Vor Kurzem fragte mich ein leitender Mitarbeiter der Bundesregierung mit vorwurfsvollem Unterton, was denn der Kulturbereich gegen die Rechtsentwicklung in unserem Land gemacht hätte. Nun könnte man sagen, gerade die Bundesregierung sollte zuerst vor der eigenen Haustüre kehren, aber so einfach will ich es mir nicht machen. Offensichtlich haben wir zu wenig oder das Falsche getan, denn dass die Rechtsextremen solche Erfolge bei Wahlen einfahren können, ist ein überdeutliches Zeichen von Versagen von vielen, auch von uns.

Viele im Kulturbereich haben, wie große Teile der Wirtschaftselite auch, die Verantwortung für gesellschaftliche Fehlentwicklungen zu einer Verantwortung des Einzelnen abgeschichtet. Die Leugner einer Klassengesellschaft sind gerade bei den jüngeren Kulturschaffenden in der Mehrheit. Die Auswirkungen dieser Individualisierung von Gesellschaftspolitik führt zwangsläufig zu einer Überforderung der Menschen, die als Einzelne für alle möglichen Fehlentwicklungen in Haft genommen werden: Du fliegst in den Urlaub, also bist du direkt verantwortlich für die Erderwärmung. Du erträgst die Überforderung am Arbeitsplatz nicht mehr, also bist du ein Schwächling, und nicht die Produktionsbedingungen können schuld sein. Du hast Angst vor Fremden in deinem Wohnumfeld, also bist du ein Rassist, und nicht fehlende Integrationsmaßnahmen werden verantwortlich gemacht.

Die persönliche Überforderung durch die Individualisierung von gesellschaftlichen Herausforderungen führt zu politischen Gegenbewegungen, wie dem Wählen von Rechtsextremen, die vermeintlich die einzigen sind, die dieser Überforderung durch Kampf gegen das Establishment entgegentreten.
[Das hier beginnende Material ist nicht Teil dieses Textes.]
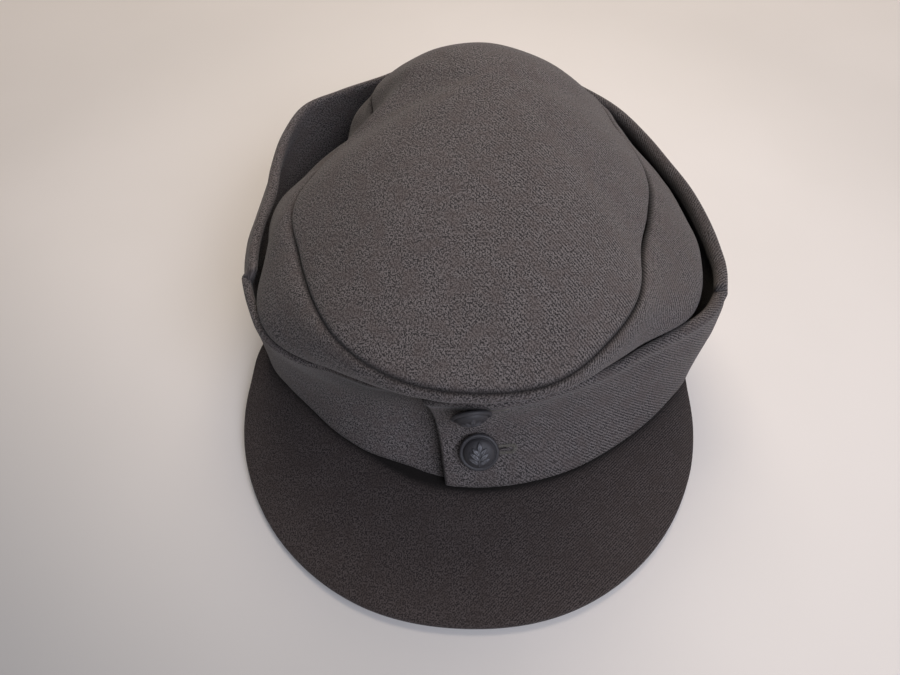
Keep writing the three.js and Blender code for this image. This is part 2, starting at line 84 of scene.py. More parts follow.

Nun könnten die vielen Kulturorte im Lande offene Diskursräume sein, wo die notwendigen gesellschaftspolitischen Debatten breit geführt würden. Aber gerade viele dieser Orte erreichen die Breite der Bevölkerung nur unzureichend. Viele sind nicht inklusiv, sondern extrem exklusiv. Trotz allen Geredes von der Kultur für alle sind die meisten Kulturorte Tempel für Hochgebildete. Immer öfter werden zum Beispiel Kulturdiskussionen nicht mehr in Deutsch, sondern nur in Englisch, ohne Übersetzung angeboten. Mehr Arroganz der Gebildeten, gegenüber der Breite der Bevölkerung, in der mitnichten alle Englisch sprechen, kann man sich nur schwer ausdenken. Der Kulturbereich zieht sich viel zu oft in Nischen der Selbstbeschäftigung zurück. Auch hier steht oftmals die Frage, wie fühle ich mich, vor der Frage, was passiert warum in unserer Gesellschaft.

Diese Entpolitisierung des Kulturbereiches hat es den Rechtsextremen auch leicht gemacht, immer stärker zu werden. Hier können wir gegensteuern.

Dieser Text ist zuerst erschienen in Politik & Kultur 7-8/2024.